MORE than a week after the council elections, it is still not clear who will be in charge of the Capital for the next five years.
And today there were warnings that further delay in forming an administration could damage Edinburgh.
A coalition deal reached between the SNP, now the biggest group with 19 seats, and Labour, who have 12, is awaiting approval by Labour’s Scottish executive committee (SEC).
But sources say the Scottish Labour leadership is not keen to see an SNP-Labour coalition and would prefer to leave the SNP to form a minority administration.
The looming general election has inevitably heightened political tensions.
And there is speculation the uncertainty could stretch for another four weeks, until after June 8.
SNP group leader Adam McVey said he and his Labour counterpart Cammy Day were now talking about more details of the proposed deal as they wait for the SEC’s decision.
“We continue to talk to each other and get the specifics nailed down,” he said. “We are not wasting time.”
But Cllr McVey has said his party is ready to lead the city with or without Labour.
Meanwhile Iain Whyte, leader of the 18-strong Tory group, who proposed a “pan-unionist” deal with Labour and the Lib Dems said they were “still open to talk”.
He said: “We see the problem as being the SNP are a single-minded party and likely to use control of the Capital as part of their continuing campaign for a second referendum and ultimately independence.”
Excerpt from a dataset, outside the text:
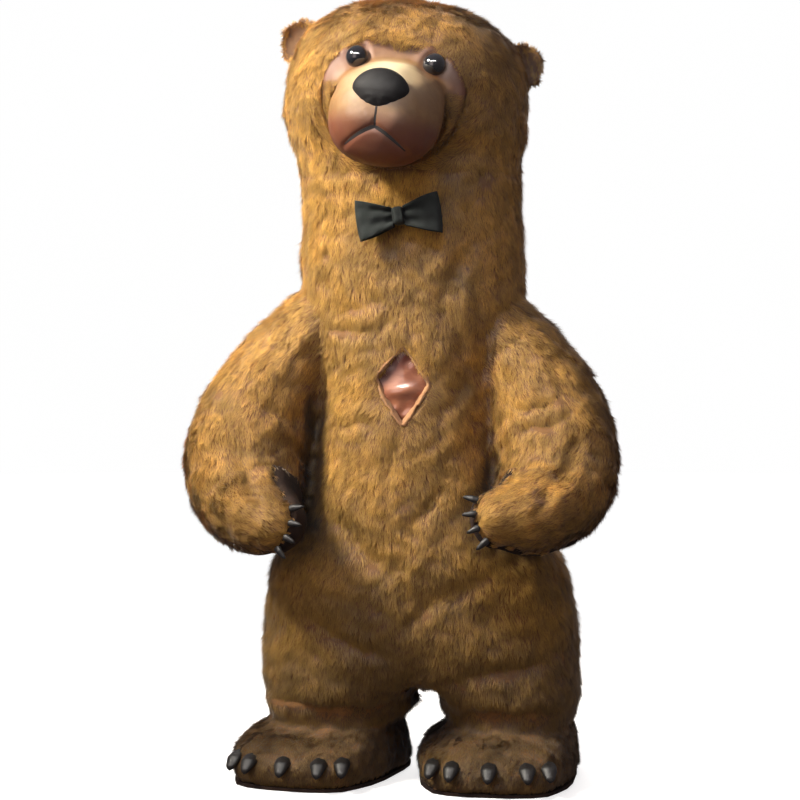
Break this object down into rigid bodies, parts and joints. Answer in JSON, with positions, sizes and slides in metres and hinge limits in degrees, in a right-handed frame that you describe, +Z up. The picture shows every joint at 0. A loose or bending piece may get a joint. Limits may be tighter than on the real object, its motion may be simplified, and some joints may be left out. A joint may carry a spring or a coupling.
{
  "type": "full-body bear mascot costume",
  "caption": "Full-body plush bear costume with sewn-on head, moulded face, clawed paws and boots, bow tie and back zip; worn shape, hollow, empty.",
  "frame": {"origin": "between the wearer's shoulders, where the suit hangs on the person, 1.26 m above the soles", "axes": "+Z up, the bear faces -Y, +X towards the bear's left"},
  "size_m": [1.115, 0.7637, 2.0003],
  "materials": {
    "body_plush": "long golden-brown plush",
    "ear_plush": "short plush on the ears",
    "satin_lining": "smooth glossy pink-orange lining",
    "zip_metal": "dulled metal zip",
    "dark_suede": "dark brown suede",
    "claw_black": "black moulded claws",
    "face_skin": "moulded tan face, matt",
    "nose_black": "black moulded nose",
    "eye_gloss": "glossy dark eyes",
    "mouth_felt": "black felt line",
    "bow_cloth": "black woven bow cloth"
  },
  "bodies": {
    "suit": {"body_back_L": "body_plush", "body_back_R": "body_plush", "body_front_L": "body_plush", "body_front_R": "body_plush", "boot_L": "body_plush", "boot_R": "body_plush", "boot_claw_L1": "claw_black", "boot_claw_L2": "claw_black", "boot_claw_L3": "claw_black", "boot_claw_L4": "claw_black", "boot_claw_L5": "claw_black", "boot_claw_R1": "claw_black", "boot_claw_R2": "claw_black", "boot_claw_R3": "claw_black", "boot_claw_R4": "claw_black", "boot_claw_R5": "claw_black", "bow_knot": "bow_cloth", "bow_loop_L": "bow_cloth", "bow_loop_R": "bow_cloth", "chest_lining": "satin_lining", "ear_back_L": "ear_plush", "ear_back_R": "ear_plush", "ear_inner_L": "ear_plush", "ear_inner_R": "ear_plush", "eye_L": "eye_gloss", "eye_R": "eye_gloss", "face": "face_skin", "head_gusset": "body_plush", "head_side_L": "body_plush", "head_side_R": "body_plush", "head_throat": "body_plush", "mouth": "mouth_felt", "nose": "nose_black", "paw_back_L": "body_plush", "paw_back_R": "body_plush", "paw_claw_L1": "claw_black", "paw_claw_L2": "claw_black", "paw_claw_L3": "claw_black", "paw_claw_L4": "claw_black", "paw_claw_R1": "claw_black", "paw_claw_R2": "claw_black", "paw_claw_R3": "claw_black", "paw_claw_R4": "claw_black", "paw_palm_L": "dark_suede", "paw_palm_R": "dark_suede", "sleeve_outer_L": "body_plush", "sleeve_outer_R": "body_plush", "sleeve_under_L": "body_plush", "sleeve_under_R": "body_plush", "sole_L": "dark_suede", "sole_R": "dark_suede", "zip_chain": "zip_metal", "zip_slider": "zip_metal"},
    "zip_pull": {"zip_pull": "zip_metal"}
  },
  "joints": [
    {"name": "pull_tab_swing", "type": "hinge", "parent": "suit", "child": "zip_pull", "pos_m": [-0.00631, 0.23298, 0.14522], "axis": [1, 0, 0], "range_deg": [0, 160]}
  ]
}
And he claimed a minority administration would be “chaotic” because all parties were so far from having a majority.
The council is due to meet on Thursday for the first time since the elections to choose a Lord Provost and council leader.
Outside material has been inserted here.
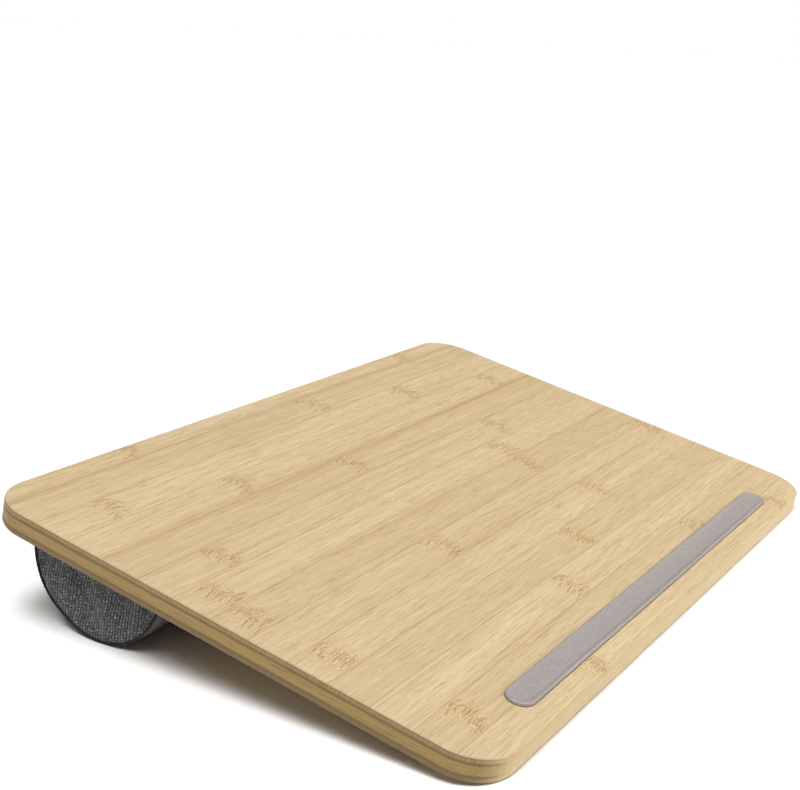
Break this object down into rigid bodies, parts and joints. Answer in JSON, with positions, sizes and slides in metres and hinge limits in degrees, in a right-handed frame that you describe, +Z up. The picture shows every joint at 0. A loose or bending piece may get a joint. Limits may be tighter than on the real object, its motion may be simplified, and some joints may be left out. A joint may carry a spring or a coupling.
{
  "type": "lap desk with half-round cushion",
  "caption": "Thin bamboo lap desk with rounded corners, a grey stop strip along its front and a half-round fabric cushion under its rear that tilts it to the user.",
  "frame": {"origin": "middle of the footprint, on the surface that the desk rests on", "axes": "+X to the user's right along the board's long side, +Y away from the user, +Z up; the board's top face leans back towards -Y by 10.97 degrees"},
  "size_m": [0.416, 0.267, 0.0627],
  "materials": {
    "bamboo_face": "satin",
    "bamboo_core": "satin",
    "bamboo_back": "satin",
    "grey_silicone": "matte",
    "adhesive": "matte",
    "hook_tape": "matte",
    "loop_tape": "matte",
    "foam": "matte",
    "grey_fabric": "matte",
    "black_piping": "matte",
    "zip_tape": "matte",
    "zip_coil": "satin",
    "zip_metal": "satin"
  },
  "bodies": {
    "board": {"top_ply": "bamboo_face", "core_ply": "bamboo_core", "bottom_ply": "bamboo_back", "stop_strip": "grey_silicone", "strip_adhesive": "adhesive", "hook_tape_front": "hook_tape", "hook_tape_rear": "hook_tape"},
    "cushion": {"foam_core": "foam", "cover_curved": "grey_fabric", "cover_top": "grey_fabric", "cover_end_left": "grey_fabric", "cover_end_right": "grey_fabric", "piping_left": "black_piping", "piping_right": "black_piping", "loop_tape_front": "loop_tape", "loop_tape_rear": "loop_tape", "zip_tape_upper": "zip_tape", "zip_tape_lower": "zip_tape", "zip_coil_upper": "zip_coil", "zip_coil_lower": "zip_coil", "zip_stop_closed": "zip_metal", "zip_stop_open": "zip_metal"},
    "zip_slider": {"zip_slider": "zip_metal"},
    "zip_pull": {"zip_pull": "zip_metal"}
  },
  "joints": [
    {"name": "board_removal", "type": "slide", "parent": "cushion", "child": "board", "axis": [0, -0.1902, 0.9817], "range_m": [0, 0.05]},
    {"name": "zip_slide", "type": "slide", "parent": "cushion", "child": "zip_slider", "axis": [-1, 0, 0], "range_m": [0, 0.3]},
    {"name": "zip_pull_swing", "type": "hinge", "parent": "zip_slider", "child": "zip_pull", "pos_m": [0.15025, 0.11719, 0.03788], "axis": [0, -0.0006, -1], "range_deg": [0, 170]}
  ]
}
Former Labour council leader Donald Anderson said: “I have every sympathy for all the politicians involved because this is not an easy task.
“But this is the capital city of Scotland, there are a huge array of decisions the council takes on a daily basis and the longer it takes to get a solution, the worse it is for Edinburgh.”
A senior SNP source said the fact there had been a Labour-SNP coalition in Edinburgh for the past five years showed it could work.
“Cammy Day wants to do a deal but he is being held back by the party – it’s not in the interests of the city. Labour and the SNP do not see eye to eye on independence, but you have to put that to one side and get on with it.”
And a Labour source said: “It’s important this is resolved quickly and we get a coalition to run the Capital.
“This is a place that creates work and wealth for the whole of east central Scotland, it’s the financial centre of the country and it’s such an important place any delay is bound to be damaging.”
Labour has set strict criteria for any coalition deal, including an insistence on anti-austerity policies, no compulsory redundancies and no privatisation of services.
But Cllr McVey said he did not believe any of these would be a problem. “I think we are agreed on how we go forward.”
And he said the fact Labour had approved a coalition with the SNP in South Ayrshire suggested deals were possible.
Cllr McVey also spoke of his resentment of the Labour SEC’s involvement in the process. “I would much rather Labour councillors had the power to make their own decisions about what they feel is in the best interests of the city. It’s frustrating that people who have been entrusted by their constituents are not quite trusted by their own party to decide on a deal in the best interests of the Capital.”